Auf dieser Pressekonferenz war von jedem Protagonisten aus jedem Wort, aus jedem Satz heraus zu hören, dies wird wieder ein Festival für Moers, für die Bürger, für die begeisterten Musikfans, die seit Jahren und Jahrzehnten an Pfingsten in diese Stadt kommen. Alle aus dem Festival-Team, alle aus dem Rathaus, möchten, dass nach diesen dunklen Zeiten, die gewiss noch nicht gänzlich vorüber sind, Freude herrscht. Ein Lichtblick, aus dem alle wieder Energie tanken können, das können die vier Tage an Pfingsten sein.

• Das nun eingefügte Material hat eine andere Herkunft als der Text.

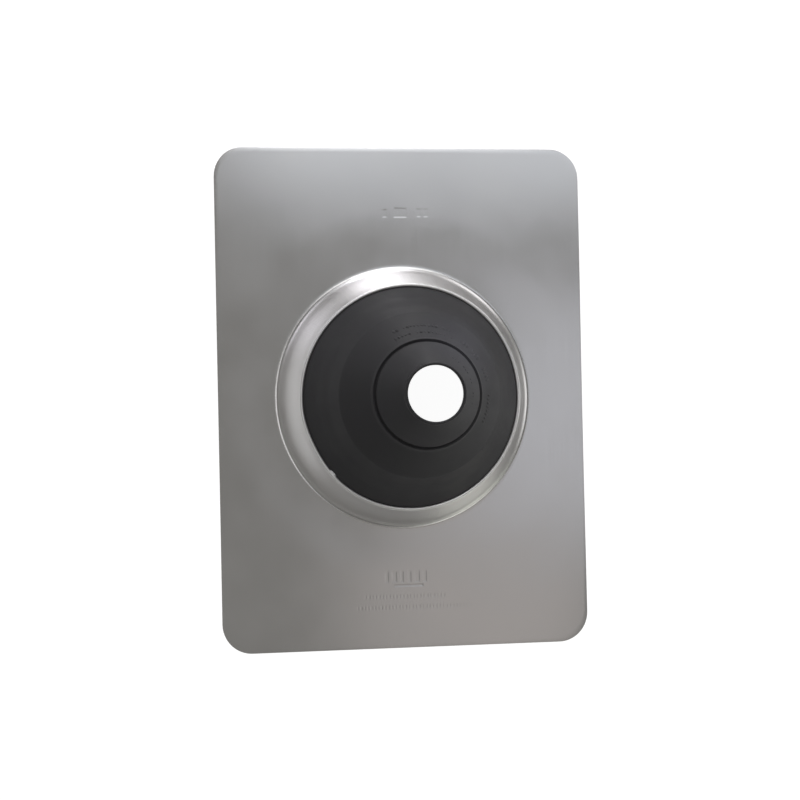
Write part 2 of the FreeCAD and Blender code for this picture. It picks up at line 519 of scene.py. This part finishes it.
rim_depth = sheet_thickness + grip_clearance
skirt_depth = hem_width + grip_clearance
under_leg_way = leg_end_way - grip_clearance
turn_way = under_leg_way - rim_turn_thickness
turn_rounding = (skirt_depth + collar_wall - rim_depth) / 2
under_leg = on_riser(under_leg_way, skirt_depth)
lap_foot = on_riser(crest_way + lap_foot_way, skirt_depth)
lap_crown = on_riser(crest_way + lap_crown_way, skirt_depth - lap_width)
root = on_riser(crest_way + root_swell, skirt_depth - root_overhang)
chord_middle = ((root[0] + shoulder[0]) / 2, (root[1] + shoulder[1]) / 2)
knee = shifted(chord_middle, inward(climb(root, shoulder)), skirt_hollow)
up_band = climb(shoulder, groove)
up_cone = climb(groove, lip_foot)
groove_edge_foot = shifted(groove, up_band, -groove_width / 2 - groove_edge_width)
groove_mouth_below = shifted(groove, up_band, -groove_width / 2)
groove_edge = shifted(groove_mouth_below, inward(up_band), -groove_edge_height)
groove_mouth_above = shifted(groove, up_cone, groove_width / 2)
groove_floor = inner_corner(shoulder, groove, lip_foot, groove_depth)
groove_floor_below = shifted(groove_floor, up_band, -groove_floor_width / 2)
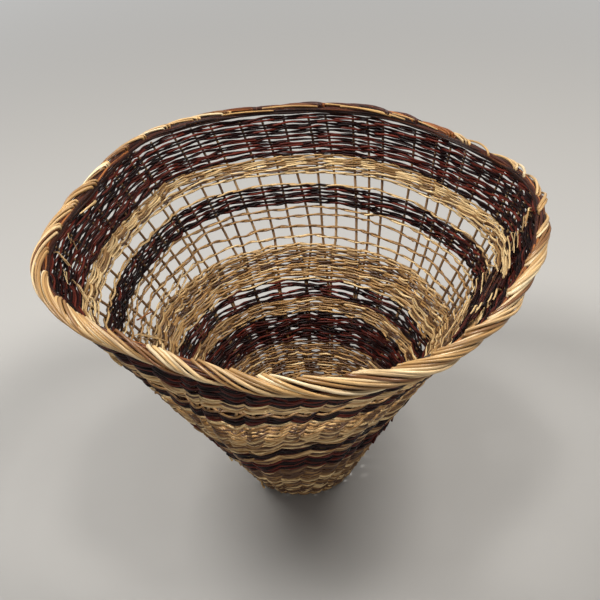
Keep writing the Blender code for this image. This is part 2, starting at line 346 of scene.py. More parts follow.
@dataclass(frozen=True)
class RodFinish:
    """The colour and surface of one kind of rod.

    The three shades are those of the darkest, the usual and the palest rods. The stain is what
    grain lines and weathering pull them towards.
    """

    name: str
    slot: str
    shades: tuple[Colour, Colour, Colour]
    stain: Colour
    grain: Grain
    roughness: float
    specular: float
    stain_share: float = 0.45
    roughness_spread: float = 0.12
    relief: float = 0.00012
    relief_strength: float = 0.6
    streak_scale: float = 1100.0
    streak_stretch: float = 0.030
    streak_detail: float = 3.0
    streak_edges: Range = (0.42, 0.68)
    patch_scale: float = 55.0
    patch_stretch: float = 0.4
    patch_detail: float = 2.0
    wear_edges: Range = (0.40, 0.72)
    gloss_edges: Range = (0.3, 0.7)
    pore_scale: float = 900.0
    pore_stretch: float = 1.0
    pore_detail: float = 1.0
    pore_edges: Range = (0.66, 0.74)
    pore_share: float = 0.7

    def material(self) -> bpy.types.Material:
        """Builds the finish's nodes, which read each rod's own colour and grain.

        Returns:
            The new material.
        """
        finish = bpy.data.materials.new(self.name)
        finish.use_nodes = True
        tree = finish.node_tree
        shader = tree.nodes["Principled BSDF"]
        shader.inputs["Specular IOR Level"].default_value = self.specular
        finish.diffuse_color = (*self.shades[1], 1.0)

        tint = self.attribute(tree, "rod_tint").outputs["Fac"]
        place = self.attribute(tree, "rod_place").outputs["Vector"]
        shade = tree.nodes.new("ShaderNodeValToRGB")
        shade.color_ramp.elements[0].color = (*self.shades[0], 1.0)
        shade.color_ramp.elements[1].color = (*self.shades[2], 1.0)
        middle = shade.color_ramp.elements.new(0.5)
        middle.color = (*self.shades[1], 1.0)
        tree.links.new(tint, shade.inputs["Fac"])

        streaks = self.noise(tree, place, self.streak_stretch, self.streak_scale, self.streak_detail)
        patches = self.noise(tree, place, self.patch_stretch, self.patch_scale, self.patch_detail)
        lined = self.ranged(tree, streaks, self.streak_edges, (0.0, self.stain_share))
        worn = self.ranged(tree, patches, self.wear_edges, (0.0, self.stain_share))
        colour = self.stained(tree, shade.outputs["Color"], lined)
        colour = self.stained(tree, colour, worn)
        height = streaks
        if self.grain is Grain.BARK:
            pores = self.noise(tree, place, self.pore_stretch, self.pore_scale, self.pore_detail)
            spots = self.ranged(tree, pores, self.pore_edges, (0.0, self.pore_share))
            colour = self.mixed(tree, spots, colour, self.shades[2])
            height = pores
        tree.links.new(colour, shader.inputs["Base Color"])

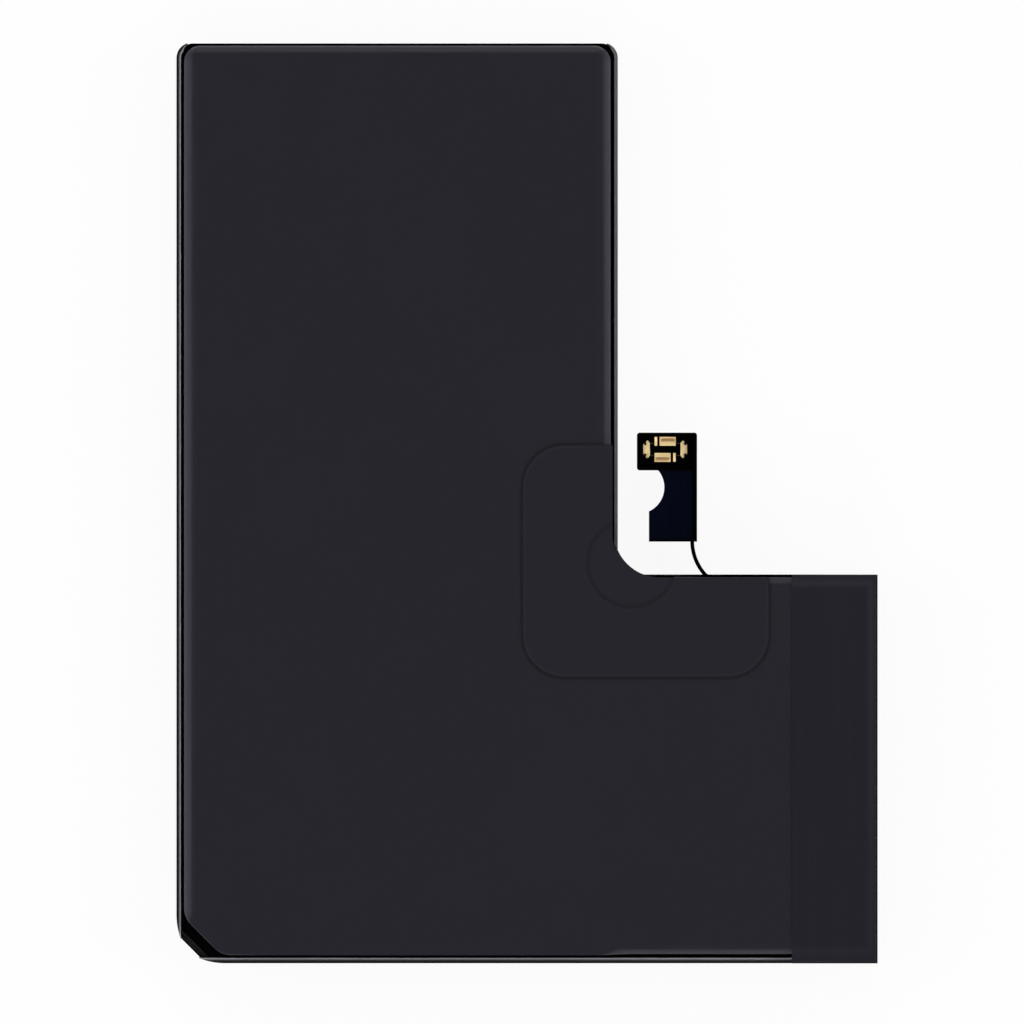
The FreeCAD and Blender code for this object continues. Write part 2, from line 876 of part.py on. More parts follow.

Essen, Trinken, etwas Überraschendes und Unvergleichbares sehen und kaufen, einfach Spaß haben, sonore und schräge Musik hören, das ist Moers, das ist Moers an Pfingsten. Hierzu gehört auch der ökologische Gedanke, das Thema Nachhaltigkeit und der berühmte CO2-Fußabdruck. Das Unternehmen „MOVE“ wird in diesem Jahr den Shuttleservice der Musiker*innen übernehmen, zudem den Transport der Instrumente und des Equipments. „MOVE“ stellen Elektro- und Hybrid-Fahrzeuge bereit und somit wird die klimabewusste Fortbewegung gefördert. Hierzu gehören selbstverständlich auch die mœrs-bikes, die den Besucher*innen zur Verfügung stehen, um rasch von Veranstaltung A nach B zu kommen.
In den Diskussionsreihen wird sich der jüdischen Diversität gewidmet und das Festivalplakat bietet Anlass zu langen Debatten, gar Schlagabtauschen. Is this not (noch) a Jazzfestival? ist keine Frage, das ist ein Statement.